Before the merger, Esao was farm manager at Livewire, which was one of our partner farms. In preparation of the fusion, he was trained on servant leadership, communication and on merging teams. Esao: “I was very well prepared, so when the time came it went on quite smoothly. We had done the ground work and everything fell into place. A lot of colleagues from Livewire were transferred to Kariki Naivasha. We had been practicing Kaizen before, but now we switched to Hamuka culture, with the main difference being the part of people empowerment. People now own their processes. Looking back, compared to a year ago, people are happier. They feel better and realise that Marginpar is looking after them. My own work has also improved because with empowerment of people, I have been handed more time to focus on innovations and to look after the people on the ground in a much better way. It has become easier for me to lead the team.”

Value adder in Eryngium Magnetar Questar® flower field in Kenya

Leading from the front

Esao’s days can be very variable, but each morning starts with meeting the heads of the departments, to make sure everything is okay. Esao: “Once I know that everybody is okay and everything is well, I handle messages from partners, suppliers, colleagues in the Netherlands, etc. But my main priority for each day is to be in the field, to see where there is need for support, whether it be in terms of giving advice, coaching people in the field, or lending a helping hand. It is my job to lead from the front, not to sit on the fence and tell, but really show. I look for opportunities for improvement, rather than ‘problems’. We discuss these challenges and together we come up with innovative ideas.”

Hypericum flower field in Kenya

Empowered transport

Esao: “We always say that obstacles are best overcome by the people who are doing the work in the field; the shoe wearers. One of the improvements we have made lately is in the empowerment of the transport team. They work with machines to bring the freshly harvested flowers to the packhouse. The machines would occasionally break down, causing delays in our processes. In the past they would bring the machine to me and I had to have it repaired. Now we have trained the team and set up a schedule to check the machines on a regular basis so that any issues are detected early on, before a complete breakdown. It has been working very well.”

The final piece of the puzzle

Empowerment and team work are top priority for Esao. Team work has proven to be of great importance over the past year. Esao: “We were struggling with Hypericum and Gypsophila quality. I brought the production and post-harvest teams together because they were ‘seeing different trees’. From there we were able to pull away from the conflict, and focus on the flowers. Together we looked at what we could do on the production side and what we could do on the post-harvest side. Since then, the teams have been working together and quality of both crops is now top-class. All ingredients for success were there before, but what was lacking was for people to work as a team.”

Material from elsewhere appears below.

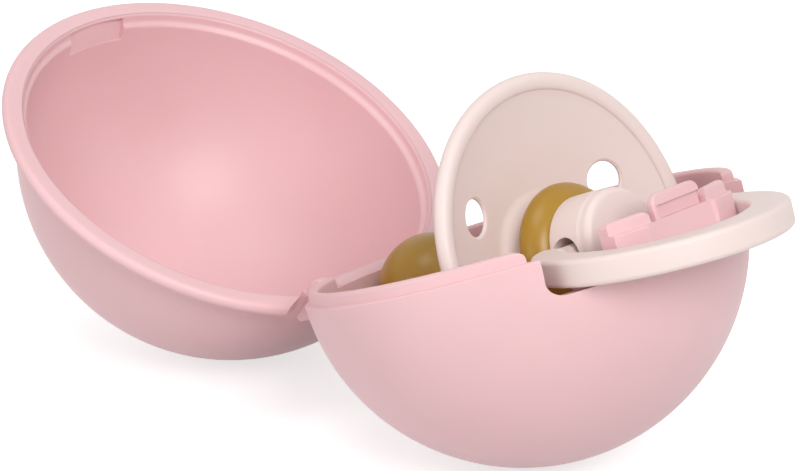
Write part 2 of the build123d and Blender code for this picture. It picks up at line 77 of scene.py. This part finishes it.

Value adder in a Gypsophila Xlence® flower field in Kenya

It has been an eventful couple of months, but we can truly say that Kariki Naivasha farm is functioning as one very strong entity. Esao: “What I have really seen the past year, is that when you empower people and take good care of them, they will always go out or their way to look after their work. Even in times when I can’t visit the fields as often as I like, people are very motivated, work very hard and deal with any challenges that come up. Together we have built a farm to be proud of.”